==== Provided records
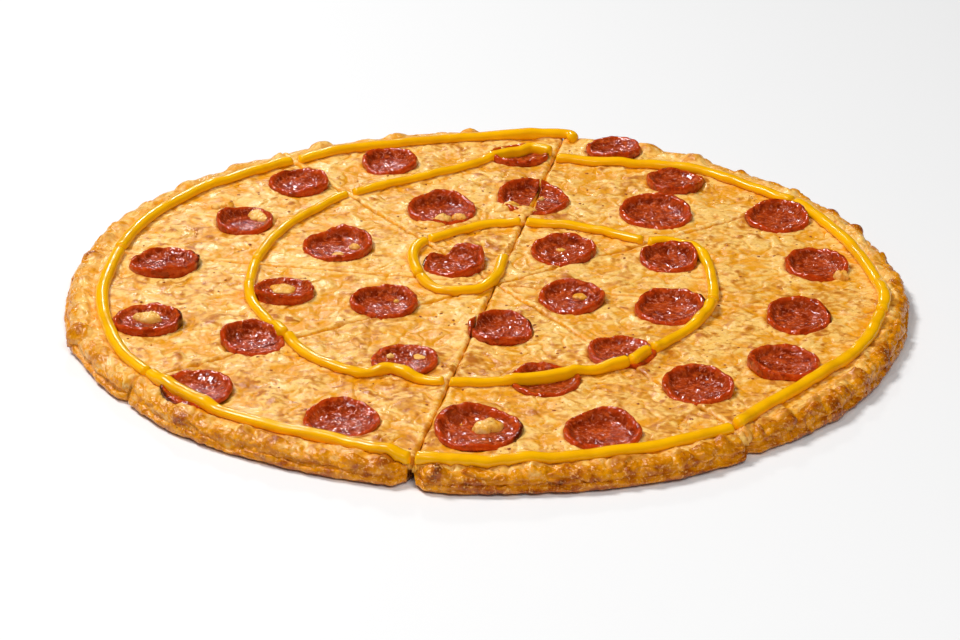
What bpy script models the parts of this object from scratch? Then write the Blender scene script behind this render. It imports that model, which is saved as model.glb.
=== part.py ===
"""Thin-crust pepperoni pizza, cut into eight slices, with a spiral bead of mustard piped on it.

The origin is the middle of the underside and +Z is up. Each slice is a solid of dough and a
solid of cheese; the slices are drawn out along their middle lines, which opens the cuts.
"""

import math

import bmesh
import bpy
from mathutils import Vector

# Driving dimensions, in metres.
MM = 0.001
RADIUS = 0.178
SLICE_COUNT = 8
SLICE_ANGLE = 2.0 * math.pi / SLICE_COUNT
FIRST_CUT = math.radians(34.6)
CUT_CENTRE = Vector((3.6 * MM, -0.3 * MM, 0.0))
CUT_GAP = 0.8 * MM
CLEARANCE = 0.4 * MM
STEPS_PER_SLICE = 12

DOUGH_TOP = 5.2 * MM
CHEESE_TOP = 8.5 * MM
RIM_SLOPE_FOOT = 15.0 * MM
RIM_SLOPE_HEAD = 9.5 * MM
RIM_HEIGHT = 9.3 * MM
RIM_SLOPE_TOP = 8.6 * MM
CHEESE_EDGE = 10.3 * MM

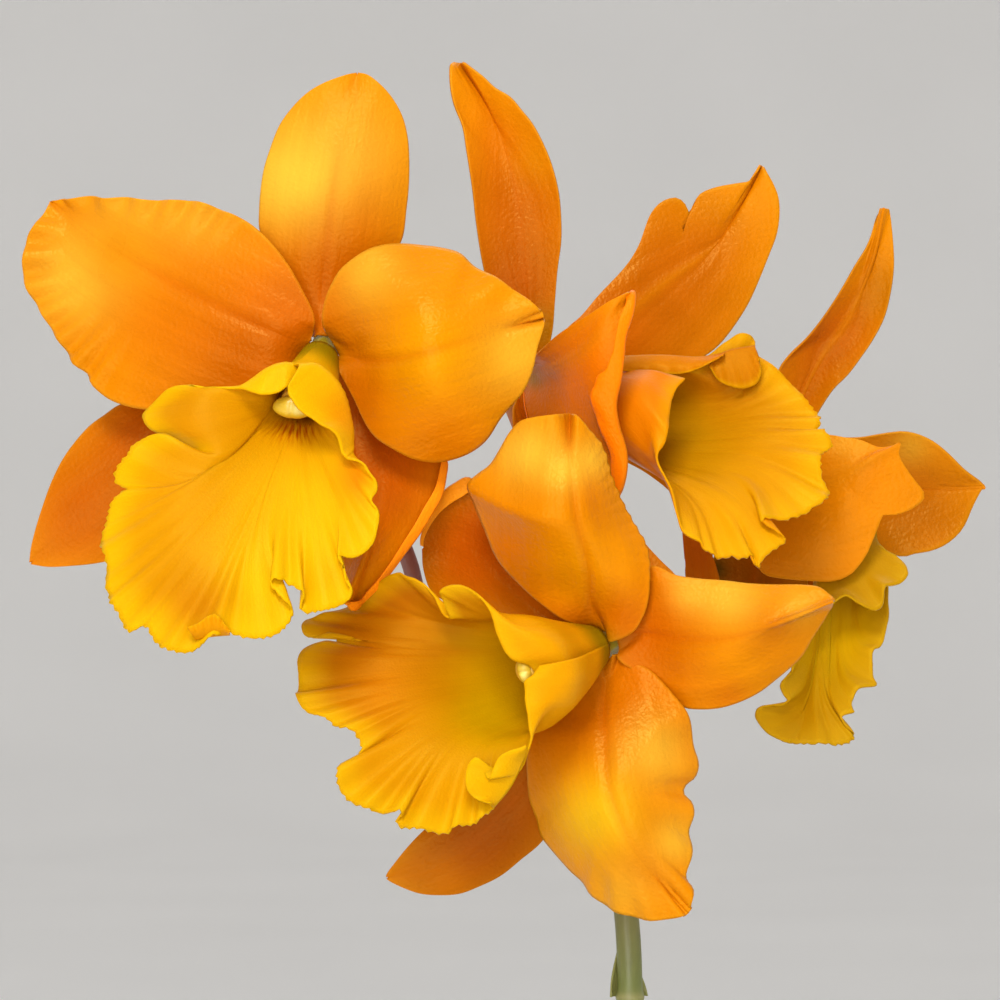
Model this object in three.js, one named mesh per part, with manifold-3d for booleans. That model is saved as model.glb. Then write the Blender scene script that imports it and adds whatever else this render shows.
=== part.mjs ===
// Potted rhyncattleanthe orchid: a round pot filled with bark, a creeping rhizome with five furrowed
// pseudobulbs and seven leathery leaves, and one flower stem that carries four orange blooms with ruffled
// yellow lips. Millimetres, +Z up. The origin is the centre of the pot's underside, and the blooms face -Y.
import * as THREE from 'three';
import { mergeVertices } from 'three/addons/utils/BufferGeometryUtils.js';
import Module from 'manifold-3d';

const wasm = await Module();
wasm.setup();

// Driving dimensions
const GAP = 0.3;
const POT = {
  height: 130, footRadius: 50, rimRadius: 72, bandHeight: 20, bandStep: 3, wall: 4, floor: 5, sides: 36,
};
const DRAIN = { count: 3, radius: 6, offset: 27 };
const BARK = { top: 117, clearance: 0.4, bottom: 6, chips: 27, chipLength: 21, chipWidth: 14, chipThick: 6 };
const RHIZOME = { halfLength: 52, radius: 5, height: 121, knobRadius: 8.2, knobTop: 128 };
const BULB = { foot: 6, neck: 6.6, furrows: 7, furrowDepth: 0.07, lean: 0.13 };
const BULBS = [
  { x: -44, y: 3, height: 60, girth: 9.5 },
  { x: -22, y: -4, height: 72, girth: 10.2 },
  { x: 0, y: 5, height: 86, girth: 10.6 },
  { x: 22, y: 2, height: 100, girth: 11 },
  { x: 44, y: -3, height: 82, girth: 10.4 },
];
const STEM_BULB = BULBS[3];
// Blades end at this share of their length, so that their tips are blunt.
const TIP_REACH = 0.985;
const LEAF = { thick: 2, baseWidth: 8, keel: 5, columns: 4, rows: 10 };
// Where a leaf's foot sits from the middle of its pseudobulb's top: beside the flower stem, or else on the
// top.
const LEAF_FOOT = { beside: { out: 7.9, up: -2 }, onTop: { out: 3.3, up: 1.6 } };
const LEAVES = [
  { bulb: 0, heading: 176, length: 150, width: 44, rise: 62, droop: 12 },
  { bulb: 1, heading: 232, length: 150, width: 44, rise: 58, droop: 4 },
  { bulb: 2, heading: 118, length: 165, width: 46, rise: 64, droop: 14 },
  { bulb: 2, heading: 286, length: 150, width: 42, rise: 50, droop: 0 },
  { bulb: 3, heading: 72, length: 165, width: 46, rise: 60, droop: 18 },
  { bulb: 3, heading: 318, length: 160, width: 44, rise: 56, droop: 2 },
  { bulb: 4, heading: 8, length: 160, width: 46, rise: 60, droop: 10 },
];
const STEM = { footRadius: 3.3, topRadius: 2.4, sheathRadius: 4.7, sheathHeight: 74 };
const SHEATH = { thick: 0.8, columns: 8, rows: 6, bulge: 1.6, wrap: 152 };
const PEDICEL = { radius: 1.7, ovaryRadius: 2.5, hubRadius: 2.9, hubAhead: 1.4 };
const TEPAL = {
  thick: 0.8, baseWidth: 3, baseRadius: 3.5, sepalAhead: -1.6, petalAhead: 0.2, columns: 8, rows: 6,
};
const LIP = { thick: 0.8, columns: 34, rows: 6, footRadius: 3.9, footAhead: 1.8, overlap: 1 };
const COLUMN = { footRadius: 2.2, waistRadius: 2.6, tipRadius: 3.4, ahead: 2.1, bend: 0.6 };

// The blooms' outlines are as seen from the front, VIEW.distance away: x to the right and z up from the
// middle of the head, and d toward the viewer. At d = 0 they are at true size.
const VIEW = { distance: 900, height: 460, front: -20 };

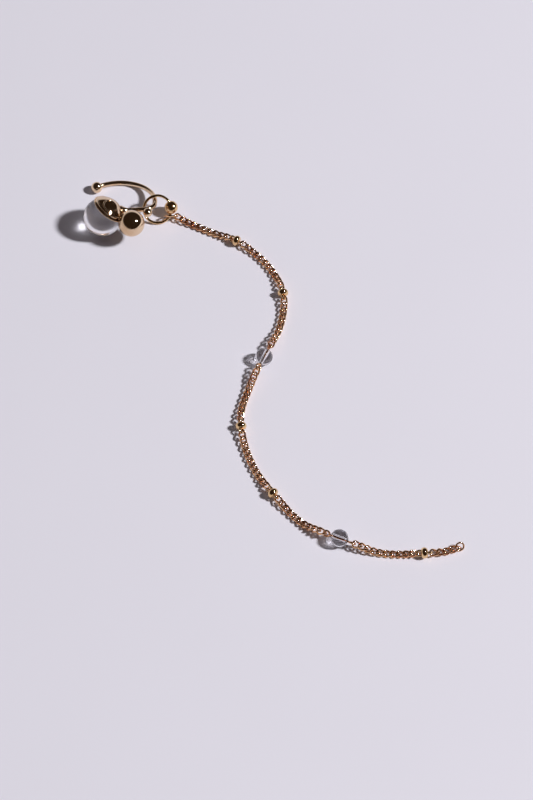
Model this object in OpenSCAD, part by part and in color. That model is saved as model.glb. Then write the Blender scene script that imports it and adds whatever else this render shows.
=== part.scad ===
// Ear chain earring, lying on a flat surface.
// Millimetres, Z up. The origin is the middle of the ear hook's round loop.

/* [Ear hook] */
// Diameter of the hook's wire
hook_wire_d = 1.0; // [0.8:0.05:1.2]
// Diameter of the hook's round loop, on the wire's centre line
hook_loop_d = 15; // [13:0.5:17]
// Angle at which the loop leans, its back on the surface and its front raised
hook_lean = 22; // [18:1:26]
// Angle round the loop at which the back end stands
hook_back_angle = 131; // [120:1:150]
// Angle round the loop at which the tight corner begins
hook_corner_angle = -8; // [-12:1:0]
// Radius of the tight corner, on the wire's centre line
hook_corner_r = 2.4; // [2.2:0.1:2.8]
// Slope of the straight front bar inside the loop's plane
hook_bar_slope = 6.5; // [4:0.5:9]
// Diameter of the small ball on the hook's back end
back_ball_d = 2.35; // [2:0.05:2.35]

/* [Front balls] */
// Diameter of the clear glass ball
glass_ball_d = 8; // [7:0.25:8.5]
// Diameter of the large gold ball
gold_ball_d = 5.5; // [5:0.1:6]
// Diameter of the small gold ball at the corner
corner_ball_d = 1.9; // [1.5:0.1:2.1]
// Diameter of the solder post that joins the large gold ball to the bar
post_d = 1.0; // [0.8:0.1:1.4]
// Compass angle of the large gold ball, seen from the glass ball
gold_ball_turn = -24; // [-28:1:-20]
// Rise of the large gold ball, seen from the glass ball
gold_ball_rise = 13; // [8:1:20]

/* [Cup on the glass ball] */
// Wall of the cup
cup_wall = 0.14; // [0.12:0.02:0.3]
// Angle from the cup's middle to its rim
cup_reach = 57; // [52:1:60]
// Thickness of the rolled rim
cup_rim_d = 0.3; // [0.22:0.02:0.42]
// Height of the raised dome that covers most of the cup
cup_dome_rise = 0.1; // [0.06:0.02:0.3]
// Angle from the cup's middle to the dome's edge
cup_dome_reach = 48; // [38:1:50]
// Thickness of the round ridge along the dome's edge
cup_ridge_d = 0.4; // [0.3:0.02:0.5]
// Diameter of the raised eye ring on the dome, on its wire's centre line
cup_eye_d = 2.8; // [2.4:0.1:3.2]
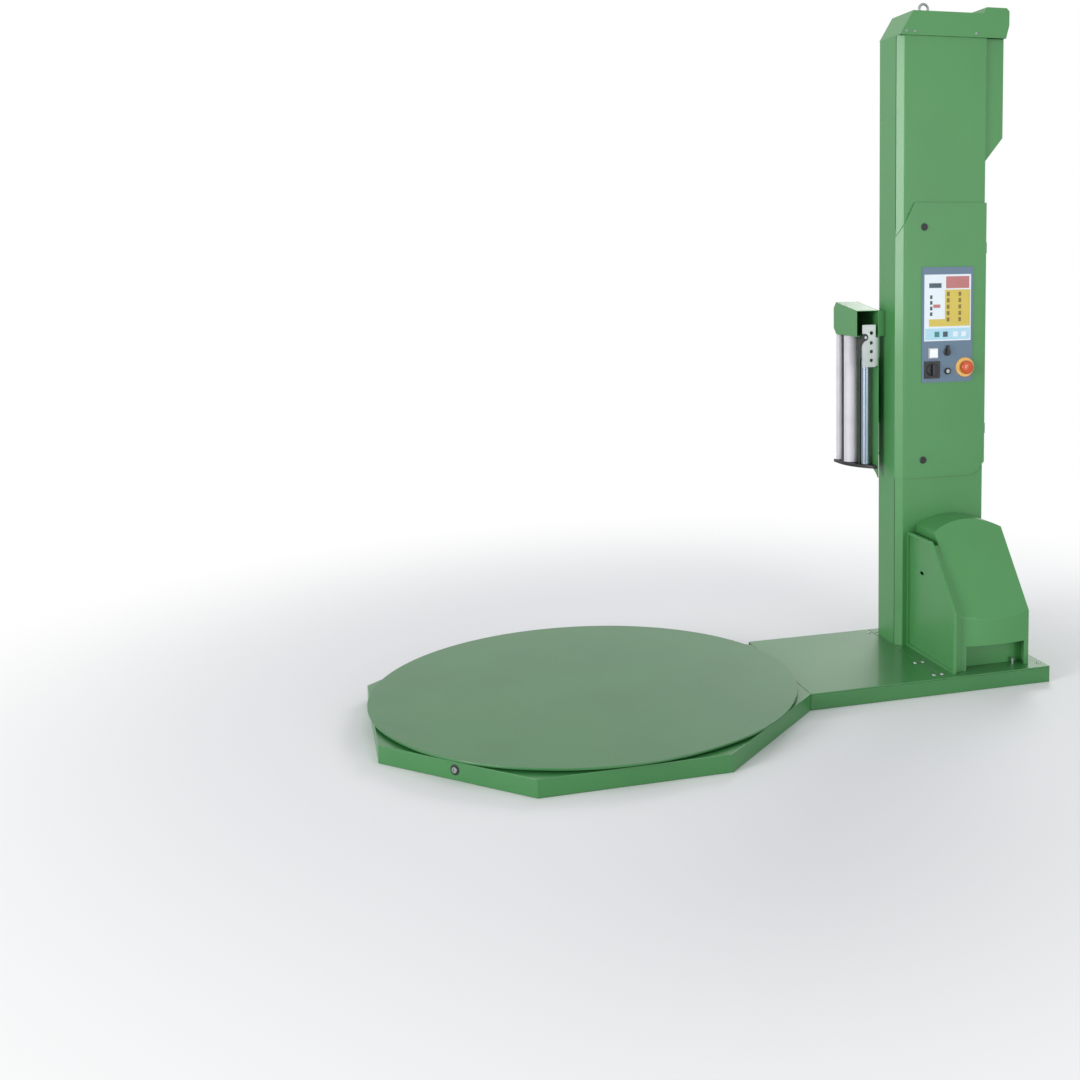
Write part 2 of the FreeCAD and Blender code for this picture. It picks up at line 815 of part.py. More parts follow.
========
Generate an exact reproduction of all entries.

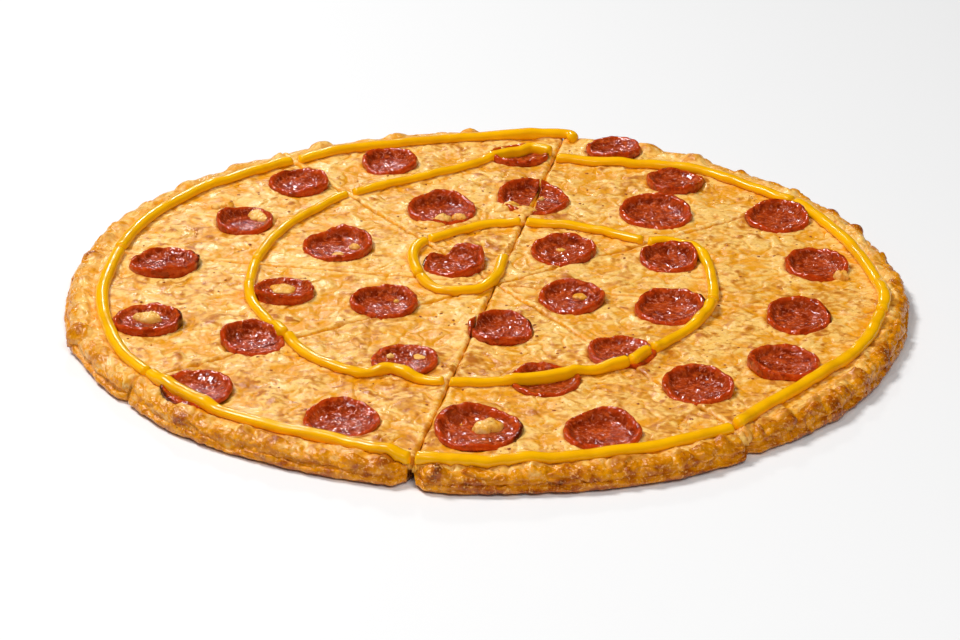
What bpy script models the parts of this object from scratch? Then write the Blender scene script behind this render. It imports that model, which is saved as model.glb.
=== part.py ===
"""Thin-crust pepperoni pizza, cut into eight slices, with a spiral bead of mustard piped on it.

The origin is the middle of the underside and +Z is up. Each slice is a solid of dough and a
solid of cheese; the slices are drawn out along their middle lines, which opens the cuts.
"""

import math

import bmesh
import bpy
from mathutils import Vector

# Driving dimensions, in metres.
MM = 0.001
RADIUS = 0.178
SLICE_COUNT = 8
SLICE_ANGLE = 2.0 * math.pi / SLICE_COUNT
FIRST_CUT = math.radians(34.6)
CUT_CENTRE = Vector((3.6 * MM, -0.3 * MM, 0.0))
CUT_GAP = 0.8 * MM
CLEARANCE = 0.4 * MM
STEPS_PER_SLICE = 12

DOUGH_TOP = 5.2 * MM
CHEESE_TOP = 8.5 * MM
RIM_SLOPE_FOOT = 15.0 * MM
RIM_SLOPE_HEAD = 9.5 * MM
RIM_HEIGHT = 9.3 * MM
RIM_SLOPE_TOP = 8.6 * MM
CHEESE_EDGE = 10.3 * MM

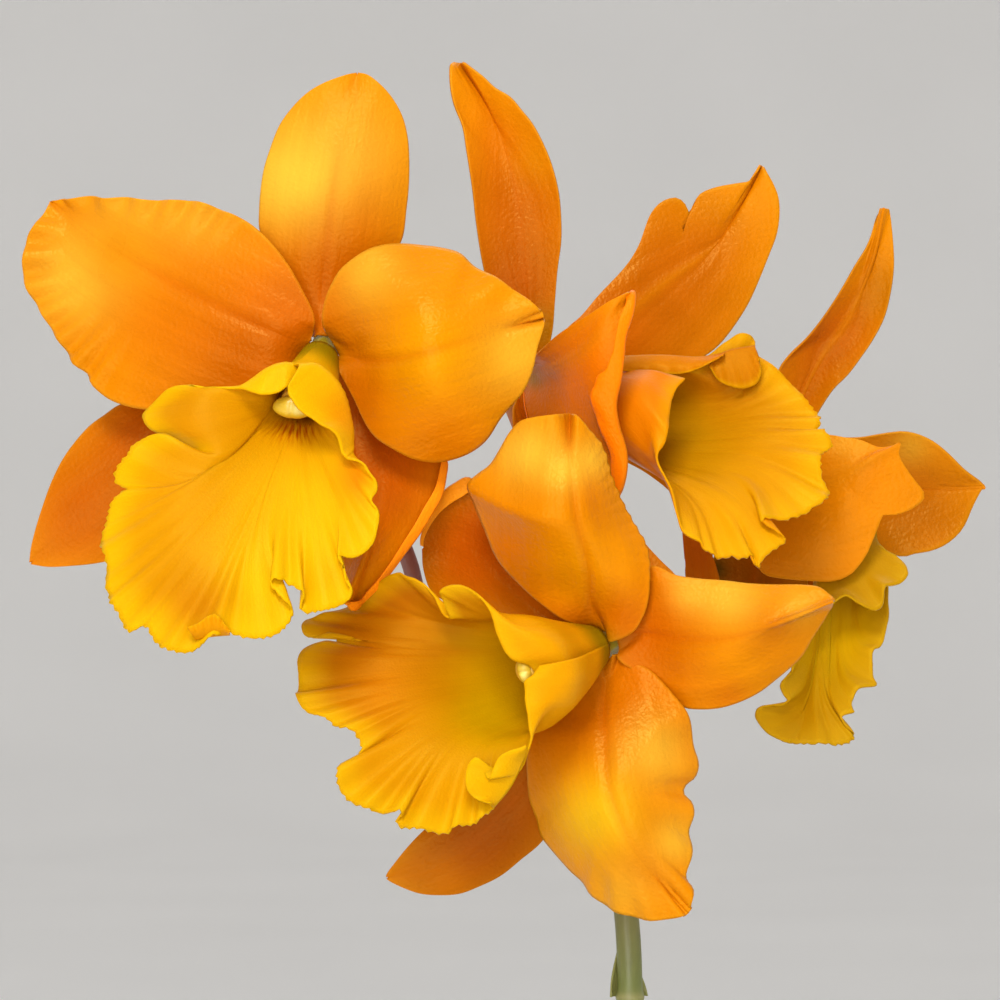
Model this object in three.js, one named mesh per part, with manifold-3d for booleans. That model is saved as model.glb. Then write the Blender scene script that imports it and adds whatever else this render shows.
=== part.mjs ===
// Potted rhyncattleanthe orchid: a round pot filled with bark, a creeping rhizome with five furrowed
// pseudobulbs and seven leathery leaves, and one flower stem that carries four orange blooms with ruffled
// yellow lips. Millimetres, +Z up. The origin is the centre of the pot's underside, and the blooms face -Y.
import * as THREE from 'three';
import { mergeVertices } from 'three/addons/utils/BufferGeometryUtils.js';
import Module from 'manifold-3d';

const wasm = await Module();
wasm.setup();

// Driving dimensions
const GAP = 0.3;
const POT = {
  height: 130, footRadius: 50, rimRadius: 72, bandHeight: 20, bandStep: 3, wall: 4, floor: 5, sides: 36,
};
const DRAIN = { count: 3, radius: 6, offset: 27 };
const BARK = { top: 117, clearance: 0.4, bottom: 6, chips: 27, chipLength: 21, chipWidth: 14, chipThick: 6 };
const RHIZOME = { halfLength: 52, radius: 5, height: 121, knobRadius: 8.2, knobTop: 128 };
const BULB = { foot: 6, neck: 6.6, furrows: 7, furrowDepth: 0.07, lean: 0.13 };
const BULBS = [
  { x: -44, y: 3, height: 60, girth: 9.5 },
  { x: -22, y: -4, height: 72, girth: 10.2 },
  { x: 0, y: 5, height: 86, girth: 10.6 },
  { x: 22, y: 2, height: 100, girth: 11 },
  { x: 44, y: -3, height: 82, girth: 10.4 },
];
const STEM_BULB = BULBS[3];
// Blades end at this share of their length, so that their tips are blunt.
const TIP_REACH = 0.985;
const LEAF = { thick: 2, baseWidth: 8, keel: 5, columns: 4, rows: 10 };
// Where a leaf's foot sits from the middle of its pseudobulb's top: beside the flower stem, or else on the
// top.
const LEAF_FOOT = { beside: { out: 7.9, up: -2 }, onTop: { out: 3.3, up: 1.6 } };
const LEAVES = [
  { bulb: 0, heading: 176, length: 150, width: 44, rise: 62, droop: 12 },
  { bulb: 1, heading: 232, length: 150, width: 44, rise: 58, droop: 4 },
  { bulb: 2, heading: 118, length: 165, width: 46, rise: 64, droop: 14 },
  { bulb: 2, heading: 286, length: 150, width: 42, rise: 50, droop: 0 },
  { bulb: 3, heading: 72, length: 165, width: 46, rise: 60, droop: 18 },
  { bulb: 3, heading: 318, length: 160, width: 44, rise: 56, droop: 2 },
  { bulb: 4, heading: 8, length: 160, width: 46, rise: 60, droop: 10 },
];
const STEM = { footRadius: 3.3, topRadius: 2.4, sheathRadius: 4.7, sheathHeight: 74 };
const SHEATH = { thick: 0.8, columns: 8, rows: 6, bulge: 1.6, wrap: 152 };
const PEDICEL = { radius: 1.7, ovaryRadius: 2.5, hubRadius: 2.9, hubAhead: 1.4 };
const TEPAL = {
  thick: 0.8, baseWidth: 3, baseRadius: 3.5, sepalAhead: -1.6, petalAhead: 0.2, columns: 8, rows: 6,
};
const LIP = { thick: 0.8, columns: 34, rows: 6, footRadius: 3.9, footAhead: 1.8, overlap: 1 };
const COLUMN = { footRadius: 2.2, waistRadius: 2.6, tipRadius: 3.4, ahead: 2.1, bend: 0.6 };

// The blooms' outlines are as seen from the front, VIEW.distance away: x to the right and z up from the
// middle of the head, and d toward the viewer. At d = 0 they are at true size.
const VIEW = { distance: 900, height: 460, front: -20 };

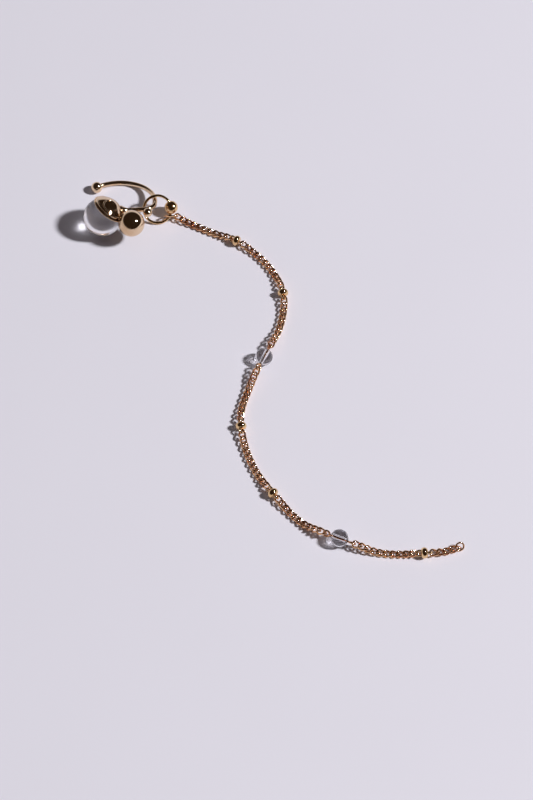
Model this object in OpenSCAD, part by part and in color. That model is saved as model.glb. Then write the Blender scene script that imports it and adds whatever else this render shows.
=== part.scad ===
// Ear chain earring, lying on a flat surface.
// Millimetres, Z up. The origin is the middle of the ear hook's round loop.

/* [Ear hook] */
// Diameter of the hook's wire
hook_wire_d = 1.0; // [0.8:0.05:1.2]
// Diameter of the hook's round loop, on the wire's centre line
hook_loop_d = 15; // [13:0.5:17]
// Angle at which the loop leans, its back on the surface and its front raised
hook_lean = 22; // [18:1:26]
// Angle round the loop at which the back end stands
hook_back_angle = 131; // [120:1:150]
// Angle round the loop at which the tight corner begins
hook_corner_angle = -8; // [-12:1:0]
// Radius of the tight corner, on the wire's centre line
hook_corner_r = 2.4; // [2.2:0.1:2.8]
// Slope of the straight front bar inside the loop's plane
hook_bar_slope = 6.5; // [4:0.5:9]
// Diameter of the small ball on the hook's back end
back_ball_d = 2.35; // [2:0.05:2.35]

/* [Front balls] */
// Diameter of the clear glass ball
glass_ball_d = 8; // [7:0.25:8.5]
// Diameter of the large gold ball
gold_ball_d = 5.5; // [5:0.1:6]
// Diameter of the small gold ball at the corner
corner_ball_d = 1.9; // [1.5:0.1:2.1]
// Diameter of the solder post that joins the large gold ball to the bar
post_d = 1.0; // [0.8:0.1:1.4]
// Compass angle of the large gold ball, seen from the glass ball
gold_ball_turn = -24; // [-28:1:-20]
// Rise of the large gold ball, seen from the glass ball
gold_ball_rise = 13; // [8:1:20]

/* [Cup on the glass ball] */
// Wall of the cup
cup_wall = 0.14; // [0.12:0.02:0.3]
// Angle from the cup's middle to its rim
cup_reach = 57; // [52:1:60]
// Thickness of the rolled rim
cup_rim_d = 0.3; // [0.22:0.02:0.42]
// Height of the raised dome that covers most of the cup
cup_dome_rise = 0.1; // [0.06:0.02:0.3]
// Angle from the cup's middle to the dome's edge
cup_dome_reach = 48; // [38:1:50]
// Thickness of the round ridge along the dome's edge
cup_ridge_d = 0.4; // [0.3:0.02:0.5]
// Diameter of the raised eye ring on the dome, on its wire's centre line
cup_eye_d = 2.8; // [2.4:0.1:3.2]
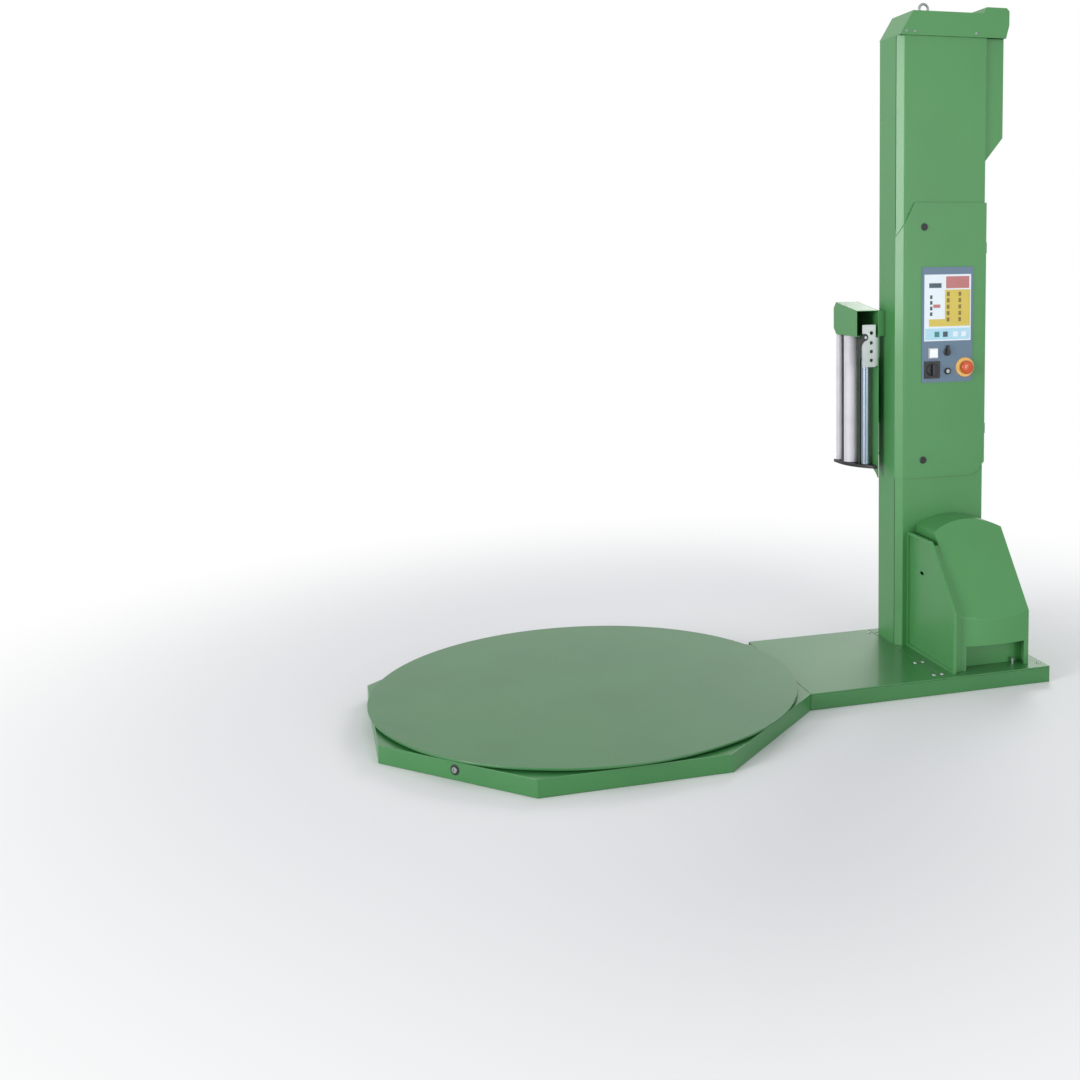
Write part 2 of the FreeCAD and Blender code for this picture. It picks up at line 815 of part.py. More parts follow.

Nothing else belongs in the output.